Adam is the second son born to Scott and Amy. As a toddler he grew gorgeous curly blonde locks of hair and an incredible vocabulary. Amy and Scott had Adam in a local day care facility when he was 2 years old. One day Amy went to pick Adam up and a staff member told her, “My son has autism too.” Amy was shocked, what did this lady mean, “too”? Amy went home and began to research the internet for any and all information she could get on autism and Asperger’s Syndrome.
Scott and Amy made an appointment with a developmental pediatrician and while waiting for this appointment, Amy describes overwhelming feelings. She had read information about autism and knew deep inside there was something there. Feelings of trying to balance life while having a positive attitude and being hopeful, all the while being scared of the outcome of the visit. After careful consideration and observation, Adam did eventually receive a diagnosis of Asperger’s.
His diagnosis lead Amy to seek resources and education for Adam. As other parents have found, these resources and services can be hard to find. Scott and Amy leaned on their courage and faith to surround themselves, and Adam, with good people. Even though, at times, it was intimidating, Scott and Amy continued to look for assistance.
One of those resources was outpatient speech therapy through Heartspring Pediatric Services. Rhonda Witherspoon, speech-language pathologist, evaluated and treated Adam for 2 ½ years. As a 4-year old, Adam had a great base vocabulary. He was able to recite scripts from TV and movies, and had good language comprehension skills. Rhonda saw great potential in Adam and the skills he already had. Her job was to teach Adam how to use the words he had appropriately. Therapy started with teaching compliance, tolerating therapy activities and not avoiding or escaping tasks. Rhonda first strategized to overcome these issues. When Adam was able to attend to sessions for longer periods of time, skills such as understanding language concepts, and using language concepts were introduced. The goal was to teach Adam concepts based on familiar terms he would hear in the school environment, and be able to demonstrate an understanding of these concepts. Rhonda gives kudos to Scott and Amy and the passion they showed for their son. They followed through with homework, asked questions and did not let Adam slide.

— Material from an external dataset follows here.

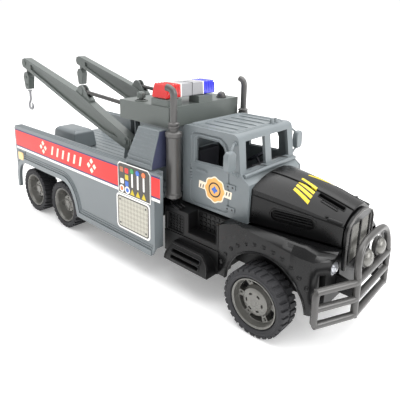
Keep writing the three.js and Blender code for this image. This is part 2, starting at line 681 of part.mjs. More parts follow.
// ---- bull bar -----------------------------------------------------------
function bullBar() {
  const postY = 23.9;
  const wing = [bumperX - 12.2, 49.8];
  const levels = [24.4, 35, 45.6];
  const pieces = [];
  for (const z of levels) {
    pieces.push(bar([bumperX, -postY, z], [bumperX, postY, z], bumperTube));
    for (const hand of [-1, 1]) {
      pieces.push(bar([bumperX, hand * postY, z], [wing[0], hand * wing[1], z], bumperTube));
    }
  }
  // The hoop leans back towards the grille.
  const hoopPoints = [];
  const hoopSteps = 16;
  for (let step = 0; step <= hoopSteps; step += 1) {
    const angle = Math.PI * (step / hoopSteps);
    const across = Math.sign(Math.cos(angle)) * Math.abs(Math.cos(angle)) ** 0.55;
    const rise = Math.sin(angle) ** 0.6;
    hoopPoints.push(new THREE.Vector3(bumperX - 2 * rise, -postY * across, levels[2] + 20.9 * rise));
  }
  pieces.push(tube(new THREE.CatmullRomCurve3(hoopPoints), bumperTube, 24, 10));
  for (const hand of [-1, 1]) {
    pieces.push(bar([bumperX, hand * postY, levels[0] - 1.4], [bumperX, hand * postY, 48], bumperTube));
    pieces.push(bar([wing[0], hand * wing[1], levels[0] - 1.7], [wing[0], hand * wing[1],
      levels[2] + 1.7], bumperTube));
  }
  pieces.push(box(bumperX - 4, bumperX - 1.6, -17, 17, 43.6, 47.9));
  return join(...pieces);
}
add('bull_bar', bullBar(), tubeGrey);
addPair('fog_lamp', turned([
  [0, bumperX - 4.6], [4.6, bumperX - 4.6], [6.2, bumperX - 3.4], [6.2, bumperX - 1.2],
  [5.4, bumperX + 0.8], [3.4, bumperX + 2.2], [0, bumperX + 2.7],
], 'x', [0, -10.2, 54.4], 18), tubeGrey);

// ---- running gear below the cab -----------------------------------------
const innerY = -frameHalfWidth - gap;
// Flat side panel flush with the wing: a shallow vent frame behind and an open bay in front.
const panelRearX = 44;
const panelFrontX = fenderRearX - 0.4;
const panelY = -fenderHalfWidth;
addPair('battery_box', cut(
  box(panelRearX, panelFrontX, panelY, innerY, 40, 58.6),
  box(47.8, 63, -60, panelY + 1.2, 41.6, 54),
  box(68.5, 93.6, -60, panelY + 9.8, 44.5, 60),
), chassisBlack);

// The same panel carries a tread block that leans outwards and has rounded upper corners.
const stepBottomZ = 22.6;
function treadBlock(inset) {
  return mouldedBlock([1, 1, 5], (u, v, w) => {
    const left = 53 + 4.7 * w ** 2 + inset;
    const right = 94.6 - 8.6 * w ** 3 - inset;
    const outerY = -55 + 5 * w ** 1.6 + inset;
    const bottom = inset > 0 ? 10 : stepBottomZ;
    return [left + u * (right - left), outerY + v * (-40 - outerY), bottom + w * (35.6 - inset - bottom)];
  });
}
function sideStep() {
  const panel = box(panelRearX, panelFrontX, panelY, innerY, stepBottomZ, 39.6);
  const slots = [25.4, 29.4].map((z) => box(60, 86, -60, -48, z, z + 2.2));
  return cut(join(panel, treadBlock(0)), treadBlock(wall),
    box(panelRearX + wall, panelFrontX - wall, panelY + wall, innerY - wall, 10, 39.6 - wall), ...slots);
}
addPair('side_step', sideStep(), chassisBlack);

export default truck;
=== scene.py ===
"""Looks of the toy tow truck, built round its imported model.

Lengths are millimetres in the frame shared with the CAD (+X bonnet, +Y left, +Z up) and become metres when a
mesh is made.
"""

import math

import bmesh
import bpy
from mathutils import Matrix, Vector


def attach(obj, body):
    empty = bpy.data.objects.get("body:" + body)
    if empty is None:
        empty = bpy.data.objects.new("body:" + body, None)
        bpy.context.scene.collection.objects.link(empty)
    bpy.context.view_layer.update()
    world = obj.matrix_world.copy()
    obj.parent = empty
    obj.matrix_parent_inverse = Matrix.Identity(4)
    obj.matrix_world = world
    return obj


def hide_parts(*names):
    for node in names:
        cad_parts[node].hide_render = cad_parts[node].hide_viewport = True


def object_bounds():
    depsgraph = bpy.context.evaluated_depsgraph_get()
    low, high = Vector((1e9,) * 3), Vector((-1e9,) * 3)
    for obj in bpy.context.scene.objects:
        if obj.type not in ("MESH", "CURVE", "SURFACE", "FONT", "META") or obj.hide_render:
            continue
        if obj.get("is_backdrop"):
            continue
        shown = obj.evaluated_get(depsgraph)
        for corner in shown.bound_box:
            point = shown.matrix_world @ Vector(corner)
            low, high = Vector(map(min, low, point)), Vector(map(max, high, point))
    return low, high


MM = 0.001
RIGHT, LEFT = -1, 1
SIDES = (("right", RIGHT), ("left", LEFT))

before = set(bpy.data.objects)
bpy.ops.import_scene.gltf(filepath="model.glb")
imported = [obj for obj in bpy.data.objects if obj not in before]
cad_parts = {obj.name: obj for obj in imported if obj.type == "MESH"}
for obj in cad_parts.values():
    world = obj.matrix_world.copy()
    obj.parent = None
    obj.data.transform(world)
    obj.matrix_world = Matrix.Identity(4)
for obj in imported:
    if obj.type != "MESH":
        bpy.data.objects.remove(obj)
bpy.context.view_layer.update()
scene = bpy.context.scene

# ---- dimensions shared with the CAD ----
TYRE_R, RIM_R, TYRE_OUT, TYRE_IN = 22.0, 16.2, 55.0, 39.0
AXLES = {"front": 131.0, "mid": -84.0, "rear": -139.0}
SIDE_Y = 57.5
BOOM_Y = 32.0
PIVOT, TIP, EYE = (-12.0, 94.0), (-178.0, 146.3), (-76.4, 127.7)
STAY_ENTRY = (-13.0, 123.4)
CAB_Y, CAB_REAR = 33.0, 50.5
HOOD_REAR, HOOD_FRONT = 109.5, 167.8
STACK = (48.5, 40.5)
BAR_X, BAR_TUBE = 181.0, 2.1
FOG_LAMP_Y, FOG_LAMP_Z = 10.2, 54.4
HEADLAMP_Y, HEADLAMP_Z = 21.8, 46.8
KNOB_X, KNOB_Y = 5, -33
PANEL_Y = -45.3


def polar(radius, angle):
    """A point at this radius and angle, as two coordinates."""
    return radius * math.cos(angle), radius * math.sin(angle)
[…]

Scott and Amy had expectations for Adam, and they got direct results from him. Adam also had difficulty with his sensory neural system. He didn’t like different textures and surfaces, he had difficulty maintaining eye contact and lacked in his social skills. Adam worked on these skills in therapy sessions with Rhonda in early intervention and with private occupational therapy. Adam successfully completed outpatient therapy sessions, meeting all of his objectives. The only thing left for him was to apply what he had learned at school and in other social settings.
Adam has made significant progress through the years. He started in the public school system with maximum support to be successful, and is now being mainstreamed in the fourth grade with his peers! Scott and Amy live each day feeling as though they have one chance with Adam. They give him love, support and guidance to live his life to the fullest. Scott, Amy and their two boys love to go on vacations, to the grocery store, and outings in town. Adam has always been expected to do everything his family does. Amy recalls times when it was not easy, but feels these expectations have proven worthy in Adam’s ability to progress with his social and language skills. Adam is a happy, healthy, adventurous 10 year old boy. He has a great sense of humor, loves animals, water activities and “punking” his brother!
Scott, Amy and Adam took part in the inaugural CARE Walk on the Heartspring Campus April 12, 2008. Amy feels very strongly in promoting autism awareness in the community, state and nation. “Let’s help families and children earlier,” Amy said. Through events and agencies like Heartspring, we can promote awareness of the early signs of Autism Spectrum Disorder and make resources more widely available and easy to find."